Jesus I’m booked (not completely, so here’s my desperate plea for more work please) through until August 2017. Let’s hope I make it that long. Had to slow way down on the running for a bit. Even with my fluffy, on the beach in SF.
Achilles is swollen. Glad something still swells. Although the swelling is decreasing. My life story. Anyway as you can see in the new pics I’ve added here, I’m fat, while my arms and neck remain skinny. Technically this is diagnosed by some gays as Skinny Fat. I’m like a hobo without the glamorous past. What a success story!
Am now part of a medical study, one where doctors and faith healers and witches gather ’round me and throw stones and poke me with sticks, waiting to see if I bleed red or blue blood, or maybe battery acid. Bleed? Who are they kidding? I don’t even leak. I’m filled with cement. I’m an actress. I haven’t eaten a meal or felt warm in decades! Such is the result of 20 years on the road. Wait, that’s my new sitcom pitch. What the fuck am I going on about? OH, right, I I had an injection (Oh, Matron!) to lessen my engorged Achilles. Fingers and toes crossed it works, I’ve got Paul Smith sandals screaming to be featured.
Been traveling too much. Hus and I wanna calm down a bit and get a life, but then there’s pricey haircuts and really pricey anal bleaching, and not just for the Chihuahua, which requires dick joke income. So off we go to Dad’s house. Brentwood, where it’s alway boiling. HELP ME!
My brown star is fine btw. You’d think with all the pounding, it would be a CSI spectacular back there, bruised and oozing. But I’m ok. Except for my tendons. And sore gums and grey hair and fat husband. 53 is the new 88.
Below are my remaining – I mean, my handpicked and marvellous – gigs for the rest of 2016. Rest? Who rests anymore? Or even looks up from their phones? I’M DEHYDRATED.
Other gigs may be added, or some of these might be taken away, depending on the behaviour of others. I.e., pay my expenses and I’ll sign your martian pic. Star Wars fans are hungry. So am I, in Wales. Will their cuisine ever catch up?
Living it babes.
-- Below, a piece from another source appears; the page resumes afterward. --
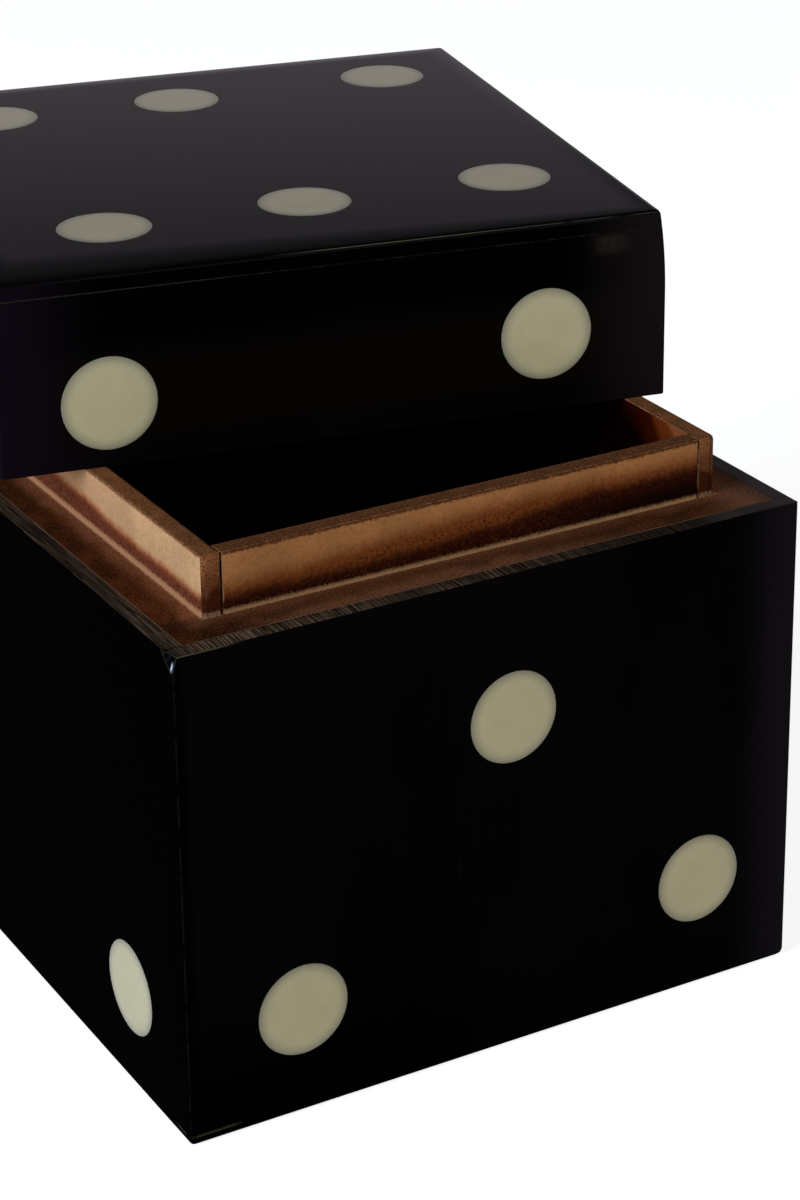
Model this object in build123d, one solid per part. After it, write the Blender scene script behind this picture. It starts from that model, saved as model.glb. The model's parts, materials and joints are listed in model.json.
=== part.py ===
from build123d import *
import os

# Dice-shaped keepsake box with a lift-off cap lid. Millimetres, +Z up, front towards -Y.
# Origin: centre of the box's underside. The lid lies askew on the box's raised lip.

# ---- driving sizes ---------------------------------------------------------------------
cube_side = 150.0            # width and depth of box and lid over the resin
box_height = 112.0           # table to the ledge that the closed lid sits on
lid_height = 43.0            # lid's rim to its top
skin_thickness = 4.0         # black resin cladding
board_thickness = 9.0        # fibreboard of the carcass
liner_thickness = 4.5        # thin boards lining the box and standing up as the lip
lip_height = 13.5            # lip above the ledge
lid_gap = 0.6                # play between the lip and the inside of the lid, each side

corner_radius = 0.8          # upright corners, rubbed down by hand
foot_radius = 2.0            # round under the bottom edge
ledge_bevel = 0.4            # cladding's edge at the ledge
chip_width = 1.1             # flake knocked off the ledge's front left corner: along the front
chip_length = 5.5            # along the left side
chip_depth = 4.4             # down the corner

rim_bevel = 0.4              # cladding's edge at the lid's rim
lean_run = 19.0              # height over which the lid's sides lean in
lean_in = 1.1                # how far they lean in at the top
roll_run = 5.0               # width of the soft fall at the edge of the lid's top
roll_drop = 0.25             # depth of that fall
top_radius = 0.9             # round between the lid's top and its sides

lip_corner_radius = 1.4      # lip's upright corners
lip_bevel = 0.6              # lip's outer top edge
mouth_bevel = 0.4            # lip's inner top edge
lip_wear = 1.8               # lip's front right corner, worn off aslant
joint_ease = 0.25            # arrises of the lining boards where two meet

pip_radius = 10.5            # cream resin discs, let in flush
pip_thickness = 2.0
glue_line = 0.05             # gap between a disc and the wall of its pocket
pip_edge_inset = 25.0        # marked places: in from the corners of a face
top_row_inset = 29.0         # rows of the six on top: in from the front and the back

lid_shift_x = 8.3            # resting lid's centre, right of the box's centre
lid_shift_y = 53.1           # resting lid's centre, behind the box's centre
lid_turn = -11.6             # resting lid's turn about +Z, in degrees

# ---- places worked out from them -------------------------------------------------------
half = cube_side / 2
carcass_half = half - skin_thickness
lining_half = carcass_half - board_thickness
cavity_half = lining_half - liner_thickness
lid_cavity_half = lining_half + lid_gap

floor_top = skin_thickness + board_thickness
lip_top = box_height + lip_height
lid_board_top = lid_height - skin_thickness
lid_ceiling = lid_board_top - board_thickness

pip_spread = half - pip_edge_inset
top_row_spread = half - top_row_inset
middle = (box_height + lid_height) / 2
low = middle - pip_spread
high_on_lid = middle + pip_spread - box_height
lid_place = Location((lid_shift_x, lid_shift_y, lip_top), (0, 0, lid_turn))

# ---- the six faces, each drawn as seen from outside with its foot at z = 0 -------------
face_planes = {
    "front": Plane((0, -half, 0), (1, 0, 0), (0, -1, 0)),
    "back": Plane((0, half, 0), (-1, 0, 0), (0, 1, 0)),
    "left": Plane((-half, 0, 0), (0, -1, 0), (-1, 0, 0)),
    "right": Plane((half, 0, 0), (0, 1, 0), (1, 0, 0)),
    "top": Plane((0, 0, lid_height), (1, 0, 0), (0, 0, 1)),
    "bottom": Plane((0, 0, 0), (1, 0, 0), (0, 0, -1)),
}

# Marked places of the discs on each face: across, then up. Opposite faces add up to seven.
box_pips = {
    "front": {
        "low_left": (-pip_spread, low),
        "low_right": (pip_spread, low),
        "centre": (0, middle),
    },
    "left": {"low_left": (-pip_spread, low), "low_right": (pip_spread, low)},
    "right": {"low_left": (-pip_spread, low), "centre": (0, middle)},
    "back": {"low_left": (-pip_spread, low)},
    "bottom": {"centre": (0, 0)},
}
lid_pips = {
    "front": {"high_left": (-pip_spread, high_on_lid), "high_right": (pip_spread, high_on_lid)},
    "left": {"high_left": (-pip_spread, high_on_lid), "high_right": (pip_spread, high_on_lid)},
    "right": {"high_right": (pip_spread, high_on_lid)},
    "back": {"high_right": (pip_spread, high_on_lid)},
    "top": {
        "front_left": (-pip_spread, -top_row_spread),
        "front_centre": (0, -top_row_spread),
        "front_right": (pip_spread, -top_row_spread),
        "back_left": (-pip_spread, top_row_spread),
        "back_centre": (0, top_row_spread),
        "back_right": (pip_spread, top_row_spread),
    },
}

# How far a disc was set by hand from its marked place: across, then up.
hand_drift = {
    "front_low_left": (1.9, -2.7),
    "front_low_right": (0.9, -0.6),
    "front_centre": (3.0, 1.5),
    "left_low_right": (-2.1, -3.4),
    "front_high_left": (-1.0, -1.2),
    "front_high_right": (-3.1, 2.2),
    "top_front_left": (6.3, 1.7),
    "top_front_centre": (2.3, 4.4),
    "top_front_right": (-0.1, 6.2),
    "top_back_left": (0.9, 1.6),
    "top_back_centre": (-3.7, 2.1),
    "top_back_right": (0.3, 5.3),
}


# ---- tools -----------------------------------------------------------------------------
def block(x, y, z):
    """A block between pairs of low and high values."""
    spans = (x, y, z)
    size = [upper - lower for lower, upper in spans]
    centre = [(upper + lower) / 2 for lower, upper in spans]
    return Pos(*centre) * Box(*size)


def four_walls(outer, inner, z, through="front"):
    """Walls round a square; the through pair and its opposite run the full width."""
    long_wall = block((-outer, outer), (-outer, -inner), z)
    short_wall = block((-inner, inner), (-outer, -inner), z)
    quarter_turns = {"front": 0, "right": 90, "back": 180, "left": -90}
    along = ("front", "back") if through == "front" else ("left", "right")
    return {
        name: Rot(0, 0, turn) * (long_wall if name in along else short_wall)
        for name, turn in quarter_turns.items()
    }


def upright_edges(form):
    """Edges on the corners of a square form, straight or leaning a little."""
    reach = form.bounding_box().max.X * 0.9
    return form.edges().filter_by(lambda e: min(abs(e.center().X), abs(e.center().Y)) > reach)


def level_edges(form, height):
    return form.edges().filter_by(lambda e: abs(e.center().Z - height) < 1e-3)


# ---- outer forms -----------------------------------------------------------------------
def box_form():
    """Outside of the clad box: round foot, rubbed corners, fine edge round the ledge."""
    form = block((-half, half), (-half, half), (0, box_height))
    form = fillet(upright_edges(form), corner_radius)
    form = fillet(level_edges(form, 0), foot_radius)
    form = chamfer(level_edges(form, box_height), ledge_bevel)
    chip_slope = (-1 / chip_width, -1 / chip_length, 1 / chip_depth)
    chip = Plane((chip_width - half, -half, box_height), z_dir=chip_slope)
    return split(form, bisect_by=chip, keep=Keep.BOTTOM)


def lid_side(shoulder):
    """Lid seen from the front: its right half, from under the middle up to the shoulder."""
    lean_start = (half, lid_height - lean_run)
    rim = Line((0, 0), (half, 0))
    return rim + Line(rim @ 1, lean_start) + TangentArc(lean_start, shoulder, tangent=(0, 1))


def crossed(right_half):
    """Closes a half outline and follows it both ways, as a mitred frame would."""
    face = make_face(right_half + mirror(right_half, Plane.YZ))
    blunt = [v for v in face.vertices() if abs(v.Y - lid_height + roll_drop) < 1e-3]
    face = fillet(blunt, top_radius) if blunt else face
    bar = extrude(Plane.XZ * face, cube_side, both=True)
    return bar & (Rot(0, 0, 90) * bar)


def lid_form():
    """Outside of the clad lid: leaning sides with rubbed corners, under a top that falls."""
    middle_top = (0, lid_height)
    sharp = (half - lean_in, lid_height)
    sides = crossed(lid_side(sharp) + Line(sharp, middle_top))
    sides = fillet(upright_edges(sides), corner_radius)
    sides = chamfer(level_edges(sides, 0), rim_bevel)
    fallen = (half - lean_in, lid_height - roll_drop)
    roll_start = (half - lean_in - roll_run, lid_height)
    roll = TangentArc(roll_start, fallen, tangent=(1, 0))
    return sides & crossed(lid_side(fallen) + roll + Line(roll_start, middle_top))


def lip_form():
    """Outside of the lining: square within the carcass, softened where it stands above."""
    inside = block((-lining_half, lining_half), (-lining_half, lining_half), (floor_top, box_height))
    lip = block((-lining_half, lining_half), (-lining_half, lining_half), (box_height, lip_top))
    lip = fillet(upright_edges(lip), lip_corner_radius)
    lip = chamfer(level_edges(lip, lip_top), lip_bevel)
    mouth = block((-cavity_half, cavity_half), (-cavity_half, cavity_half), (floor_top, lip_top))
    form = inside + lip - mouth
    rim = form.edges().filter_by(
        lambda e: abs(e.center().Z - lip_top) < 1e-3
        and max(abs(e.center().X), abs(e.center().Y)) < cavity_half + 1e-3
    )
    form = chamfer(rim, mouth_bevel)
    wear = Plane((lining_half - lip_wear, -lining_half, lip_top), z_dir=(1, -1, 1))
    return split(form, bisect_by=wear, keep=Keep.BOTTOM)


def ease_joint(board):
    """Takes the arris off a lining board where it meets its neighbour on the outside."""
    return chamfer(
        board.edges().filter_by(
            lambda e: abs(abs(e.center().X) - cavity_half) < 1e-3
            and abs(abs(e.center().Y) - lining_half) < 1e-3
        ),
        joint_ease,
    )


# ---- discs and their pockets -----------------------------------------------------------
def disc_places(marked):
    """Name and place of every disc of a table, with its hand drift."""
    places = {}
    for face, spots in marked.items():
        for spot, (across, up) in spots.items():
            name = f"{face}_{spot}"
            drift = hand_drift.get(name, (0, 0))
            places[name] = face_planes[face] * Pos(across + drift[0], up + drift[1])
    return places


def disc(place):
    """A disc let in behind its face."""
    return place * Pos(0, 0, -pip_thickness / 2) * Cylinder(pip_radius, pip_thickness)


def pocket(place):
    """A blind pocket for a disc, open well beyond its face."""
    depth = 2 * pip_thickness
    return place * Cylinder(pip_radius + glue_line, depth)


# ---- the box ---------------------------------------------------------------------------
def clad(form, boards, pips):
    """Cuts the skins to the outer form and lets the pockets into them."""
    pockets = {name: pocket(place) for name, place in disc_places(pips).items()}
    skins = {}
    for face, board in boards.items():
        skin = board & form
        for name, hole in pockets.items():
            if name.startswith(face):
                skin -= hole
        skins[f"skin_{face}"] = skin
    return skins


def box_parts():
    form = box_form()
    upright = (0, box_height)
    skins = four_walls(half, carcass_half, upright)
    inner = (-carcass_half, carcass_half)
    skins["bottom"] = block(inner, inner, (0, skin_thickness))
    parts = clad(form, skins, box_pips)

    walls = four_walls(carcass_half, lining_half, (skin_thickness, box_height))
    parts |= {f"carcass_{face}": wall for face, wall in walls.items()}
    inner = (-lining_half, lining_half)
    parts["carcass_floor"] = block(inner, inner, (skin_thickness, floor_top))

    lining = lip_form()
    liners = four_walls(lining_half, cavity_half, (floor_top, lip_top), through="left")
    parts |= {f"liner_{face}": ease_joint(board) & lining for face, board in liners.items()}
    inner = (-cavity_half, cavity_half)
    parts["liner_floor"] = block(inner, inner, (floor_top, floor_top + liner_thickness))

    for name, place in disc_places(box_pips).items():
        parts[f"pip_{name}"] = disc(place) & form
    return parts


def lid_parts():
    form = lid_form()
    skins = four_walls(half, carcass_half, (0, lid_board_top))
    outer = (-half, half)
    skins["top"] = block(outer, outer, (lid_board_top, lid_height))
    parts = clad(form, skins, lid_pips)
    parts = {f"lid_{name}": skin for name, skin in parts.items()}

    walls = four_walls(carcass_half, lid_cavity_half, (0, lid_ceiling))
    parts |= {f"lid_wall_{face}": wall for face, wall in walls.items()}
    inner = (-carcass_half, carcass_half)
    parts["lid_board_top"] = block(inner, inner, (lid_ceiling, lid_board_top))

    for name, place in disc_places(lid_pips).items():
        parts[f"pip_{name}"] = disc(place) & form
    return {name: lid_place * part for name, part in parts.items()}


# ---- one file for each part ------------------------------------------------------------
os.makedirs("parts", exist_ok=True)
for name, part in (box_parts() | lid_parts()).items():
    solid = part.solid()
    solid.label = name
    export_step(solid, f"parts/{name}.step")
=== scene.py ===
"""Dresses a dice-shaped keepsake box: resin sheets, let-in pips, lip boards, stained board, studio."""
import json
import math

import bmesh
import bpy
from mathutils import Matrix, Vector


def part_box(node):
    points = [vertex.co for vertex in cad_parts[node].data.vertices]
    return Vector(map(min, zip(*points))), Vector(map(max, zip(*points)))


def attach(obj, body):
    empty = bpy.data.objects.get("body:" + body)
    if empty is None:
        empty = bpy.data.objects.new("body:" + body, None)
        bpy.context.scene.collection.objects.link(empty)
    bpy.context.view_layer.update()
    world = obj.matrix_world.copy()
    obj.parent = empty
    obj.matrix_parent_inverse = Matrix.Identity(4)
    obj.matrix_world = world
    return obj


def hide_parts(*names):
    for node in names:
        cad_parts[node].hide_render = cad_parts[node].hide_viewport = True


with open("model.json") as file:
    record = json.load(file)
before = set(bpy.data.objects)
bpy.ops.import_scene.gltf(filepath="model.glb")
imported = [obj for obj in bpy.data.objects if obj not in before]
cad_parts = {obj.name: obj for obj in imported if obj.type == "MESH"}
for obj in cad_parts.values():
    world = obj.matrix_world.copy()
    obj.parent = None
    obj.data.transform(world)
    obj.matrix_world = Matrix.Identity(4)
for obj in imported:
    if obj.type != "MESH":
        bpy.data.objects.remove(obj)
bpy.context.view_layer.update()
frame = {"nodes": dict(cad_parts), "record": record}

bl_info = {
    "name": "Dice Box",
    "version": (1, 0, 0),
    "blender": (4, 5, 0),
    "location": "View3D > Sidebar > Dice Box",
    "description": "Dresses a dice-shaped keepsake box with a lift-off lid",
    "category": "Add Mesh",
}

MM = 0.001


# ---- sizes read from the frame ----------------------------------------------------------
def middle_of(node):
    """Middle of a node's box."""
    low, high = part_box(node)
    return (low + high) / 2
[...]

Li Ving it and lying about it.
Autumn 2016, babes:
October 4, The SetUp, SF The kids…adorable!
October 9, HopMonk, Sebastopol
October 15, The Black Pug, Alameda go to Eventbrite for tix, or the Alice Radio website. Cheers queers!
October 21, Second Act, SF. Hey Haight Street hippies, well rich ones, you’re very welcome. For tickets, do to Secondactsf.com and click on Events.
October 22, HopDogma, El Granada. Oh and they’ve asked to apply a two drink minimum during my show, which most likely receives a surfer shrug. Hot. Tickets at Eventbrite.
October 29, Martuni’s, San Francisco Drink up bitches. Oh and tix on Eventbrite.
November 5, Sally Tomatoes, Rohnert Park. Trump country. Oh God. Security!
November 12, The Throckmorton Theatre, Mill Valley There will be tears. Tickets through the Throckmorton website. Old school.
November 18, 19th Broadway, Fairfax
November 24-26, The London Comedy Store
November 28-December 2, The Wright Stuff, Channel 5, UK
December 2/3, Manchester Comedy Store
December 7-10, Piccadilly Comedy Club. Guess where.
December 13, Belfast Empire. Again, guess.
Whilst in the UK, on many Tuesdays, I’ve the great good fortune to be struggling at the London Comedy Store performing in Cutting Edge Comedy, a political improv show. Sharing the stage with geniuses in that troupe only raised my bar. Actually you find me at or under the bar after that show.
I’m usually whoring myself out (in a diaper, my ass is like CSI. Ah, marriage.) all over Europe and California and men’s toilets as part of my world domination plan. Party starts when I arrive cuz I’ve got the ‘roids.
Check local listings, if they exist. If they don’t, it’s Bakersfield. Another great shooting range.
I’m always at Target. Sorry: A target. Girl needs leggings. I’m sweating.